Bernie Sanders, the other “progressive” candidate, receives his bona fides from a very different source. He was and is a “New Lefty” which was a term used in the sixties to differentiate the flower power generation of radical politicians who were still of a Marxist cast of mind, from the “Old Lefties’ who were those who spent some time in thrall to the Communist Party. Bernie was always on the left fringe of politics and so was anti-war, an environmentalist, a feminist, a civil rights advocate, and a believer in marches and demonstrations and people power to change the political climate. So, as he has said, he has nothing in common with the pajama clad people of North Korea. But he does have a party line that gets trotted out, as when he does not like foreign wars because they have the aura of imperialism about them. So Bernie is consistent with his ideology and so is like Nelson Mandula who upon taking power said that he was not worried about the responsibilities of office because he had the wisdom of the party to back him up. In that case, it was the Communist Party of South Africa; in Bernie’s case, it is the collective wisdom of the Port Huron Statement and the other leading pronouncements of the Sixties, stretching back even to “The Invisible Poor”, Michael Harrington’s mid Fifties book on how the poor are still among us in the inner cities and in Appalachia and among the elderly. That is still right about the first two groups. So you know Sanders’ priorities if not the details of his proposals. He thinks big capitalism has to be broken up and could probably give general reasons far better then can Warren, who wants to break it up for practical reasons because anti-monopoly legislation is more effective than is government regulation because big business always finds a way around regulation-- even if it does not, given that emission standards can indeed be enforced and that most drugs are safe because of the FDA even if they are expensive.

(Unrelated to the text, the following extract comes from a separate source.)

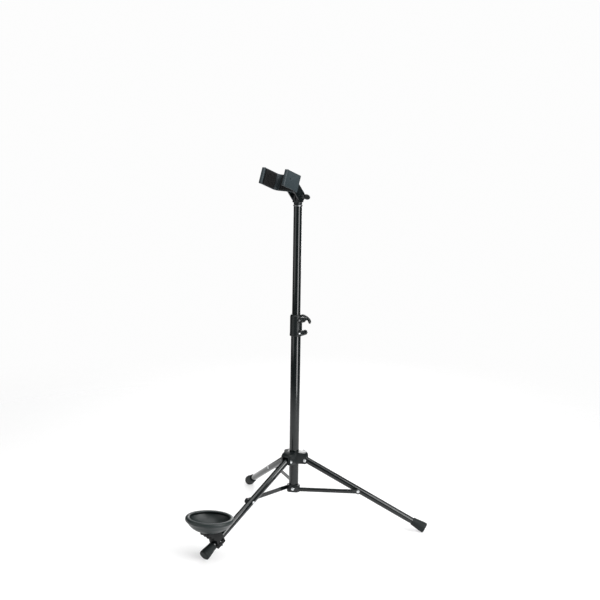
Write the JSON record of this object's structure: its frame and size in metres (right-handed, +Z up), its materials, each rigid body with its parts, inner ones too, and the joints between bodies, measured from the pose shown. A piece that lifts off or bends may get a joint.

Pete Buttigieg would seem not to have a clear line of authority, merely claiming that he is not one of the Progressives. In fact, though, he claims allegiance to two institutions. First of all, he is a devout Catholic who would be perfectly willing to confront Vice-President Pence on the relation of religion to homosexuality and, second, as the son of two Notre Dame professors, he feels comfortable with the academic world and its reliance on cumulative studies to lay the groundwork for policy. He sounds like a policy wonk because he is one, having served his time as a Rhodes Scholar, a hot-shot at McKinsey and a short term (seven months) intelligence officer in Afghanistan. That makes him a bit glib and he relies a lot on his being a fast learner without also providing the sense that he is seasoned enough to second guess his own judgments, a charge made against many a McKinsey alumnus. But you know where he is from and what he relies on. That wouldn’t change even though if he came into the White House it might take him time to adjust to the overwhelming demands of the office.

Two other Democratic candidates rely on politics itself as their source of authority. Joe Biden is running on the theme that he will know what to do the first day he is in the White House. He has been in politics since he was in his twenties and served eight years as Vice President, an office with considerable responsibilities ever since Jimmy Carter gave some to Walter Mondale in 1976. Michael Bloomberg, although he is a billionaire who used his money to get elected mayor of New York City, is not advertising his being a billionaire as the reason to vote for him, nor is Tom Speyer, the other billionaire in the Democratic race. Only Trump suggested that his ability to make a real estate deal was what qualified him to be President. Rather, Bloomberg will argue that his experience as an office holder gives him his authority. Being Mayor of New York City, as the slogan has it, is the second toughest job in America and probably as good preparation as there is (other than leading D-Day) for the job, even though American voters have not looked kindly at New York Mayors as Presidential candidates. (Indeed, Rham Emmanuel has a similar vita, including a run as a Chief of Staff to President Obama, even if for what is now only the third largest city in the United States, and might have launched a Presidential bid if he had been able to serve a third term as Mayor of Chicago.)

So experience with the political institution, knowing the ropes, is a source of authority, perhaps you have been around long enough to become familiar with what it looks like to face crises and the risks of appointing a lot of people to their jobs, to know how these things look from the inside rather than as a bystander and so will be able to process what is happening to you when a new crisis emerges or when a routine appointment comes across your desk. 

Max Weber, in his essay “Politics as a Vocation” acknowledged the political institution itself as a source of authority. It would season politicians to engage in the politics of responsibility, which meant trying to find compromises between contending constituencies, rather than the politics of ultimate ends, whereby one has a set of ideas one wants to implement when in office rather than the sense that governing is a difficult process. Certainly, in our time, Warren and Sanders represent the politics of ends rather than the politics of responsibility.

The other candidates in the Democratic race have more personality than authority. The source of Yang’s uncertain authority is that he is a charming computer nerd who concludes that the central problems of our society have to do with automation and other results of the computer economy. The source of Klobecher’s authority is that she is a descendant of the Humphrey-Mondale Minnesota Farmer Labor Party and so has a liberal agenda that is continuous with theirs. That is more important than that she has what I think of as a charming personality. So aside from their individual virtues, look at the candidates in terms of their sources of authority and decide which of these you prefer.